Stammen set the Phils down in order in the seventh.

Lefty Ian Krol got Rollins, Utley and Brown on three ground balls in the eighth.

Revere was 2-for-4 in the game, upping his average for the year to .302. He’s 13-for-his-last-27 (.481). 346/381/408 in 226 plate appearances since the start of May. BABIP of .382 after the start of May and .237 before the start of May.

Rollins 1-for-4. Two extra-base hits, both doubles, in his last 145 plate appearances.

Utley 1-for-4 with a double. Scored two of the fourth Phillie runs. Scored in the second when he doubled with two outs and scored on Brown’s single. Reached on an error in the sixth and scored on Michael Young’s double. 2-for-his-last-12 with a double.

Brown 1-for-4 with a single. Popped out with runners on the corners and nobody out in the sixth. Has at least one hit in eight games in July.

Michael Young 1-for-2 with a walk, a double and two RBI. 6-for-his-last-12.

Delmon Young 1-for-2 with a walk. 431/473/549 over his last 55 plate appearances.

Ruf 1-for-3 and struck out twice. 4-for-10 with a double and two walks so far. Six strikeouts in 11 plate appearances against right-handed pitching.

Ruiz 0-for-3. 2-for-his-last-15 with two singles. Delivered extra-base hits in 11.4% of his plate appearances in 2012 and about 2.4% of his plate appearances in 2013.

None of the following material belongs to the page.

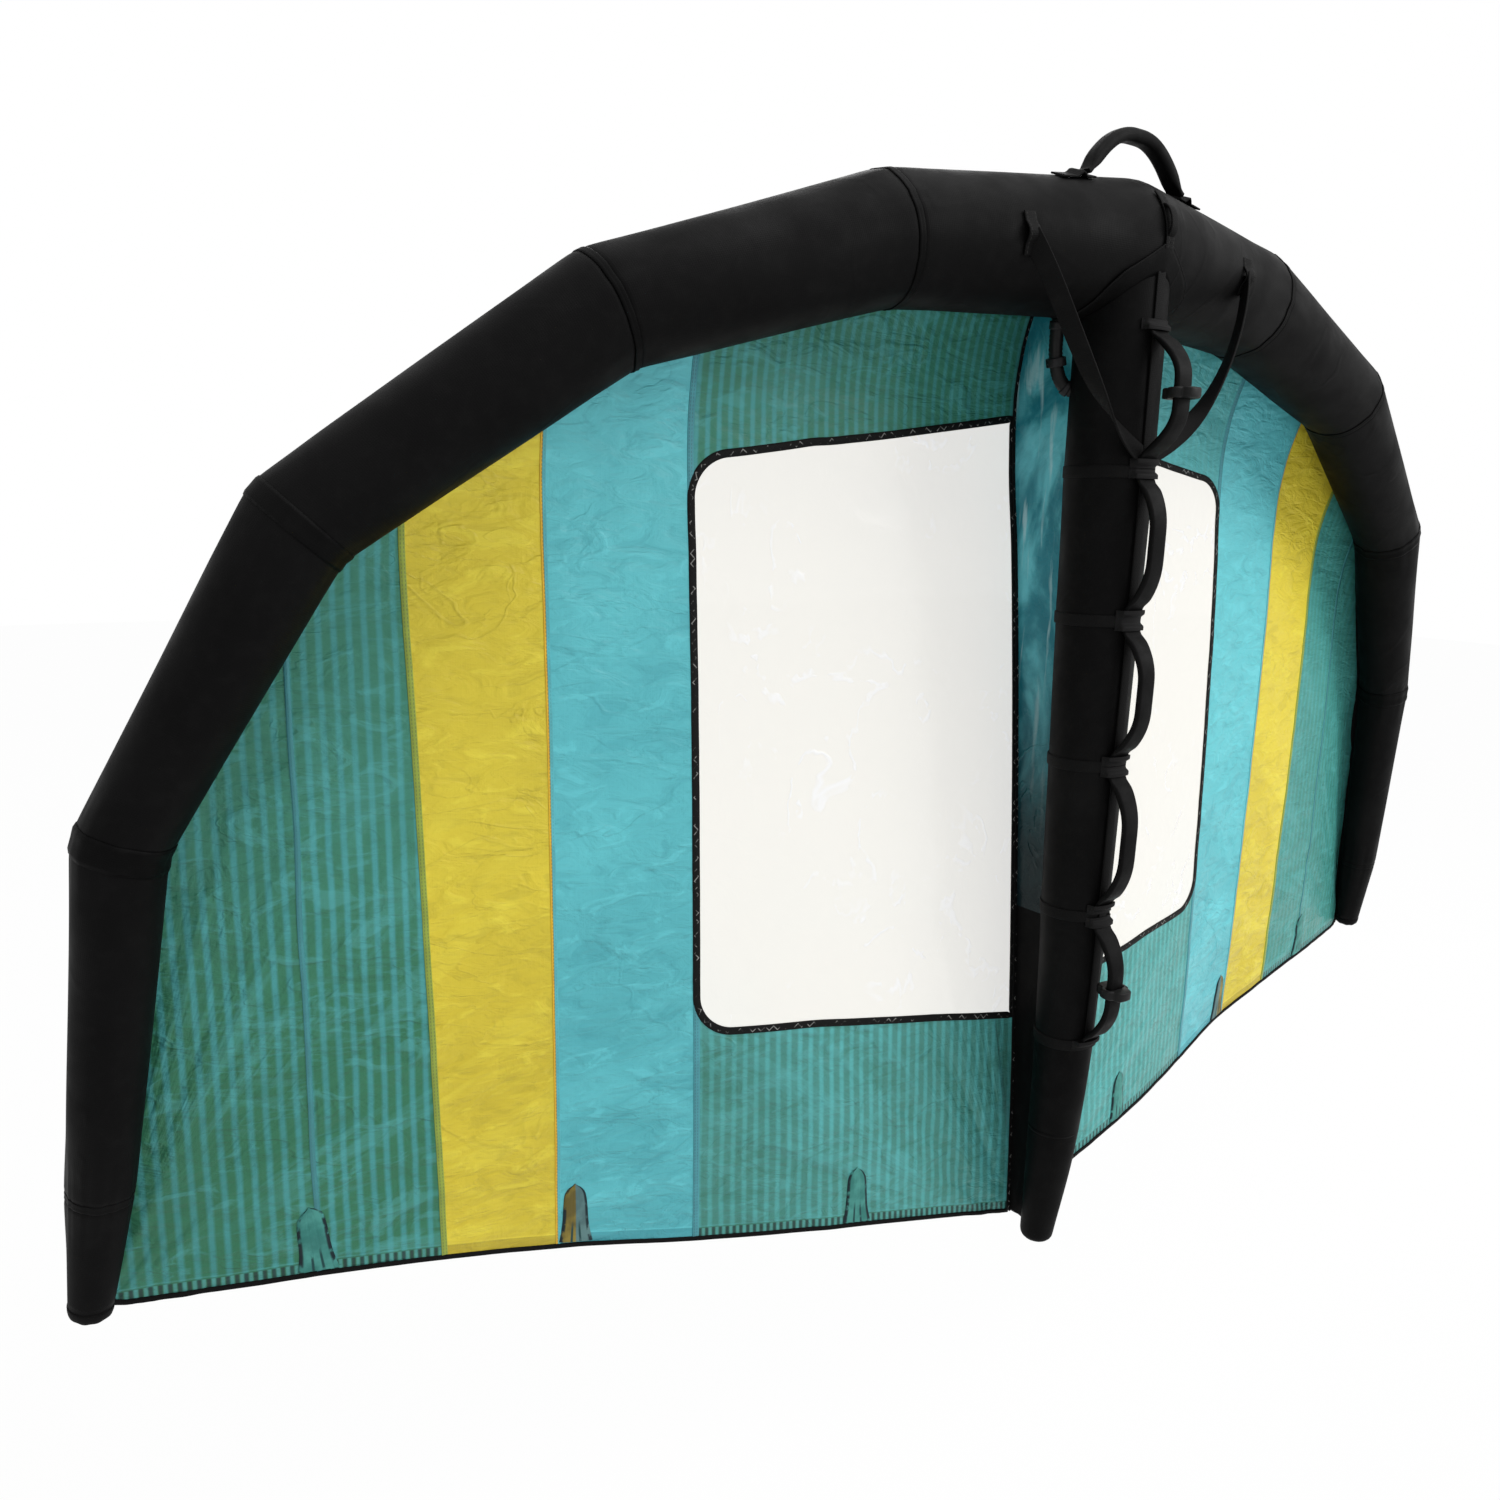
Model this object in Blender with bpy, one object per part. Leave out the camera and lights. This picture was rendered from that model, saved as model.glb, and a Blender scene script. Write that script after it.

Lee (10-2, 2.73) faces lefty Gio Gonzalez (6-3, 3.14) tonight. Lee allowed four earned runs in 6 1/3 innings against the Braves in his last start, which is the only time in his last 12 outings that he allowed more than three earned runs. Over his last four starts he’s allowed four home runs to the 114 batters he’s faced. Prior to those starts he went five starts in which he didn’t allow a home run to 144 hitters. Gonzalez threw to a 1.79 ERA in his six starts in June and didn’t allow more than two earned runs in any of those outings, but gave up three earned runs over 6 2/3 in his first start of July against the Padres. He faced the Phillies on June 19 and held the Phils to two runs over seven innings while striking out 11. The Phils had two hits in his seven innings that day — a single by Revere to lead off the bottom of the first that was followed by a two-run homer by Michael Young.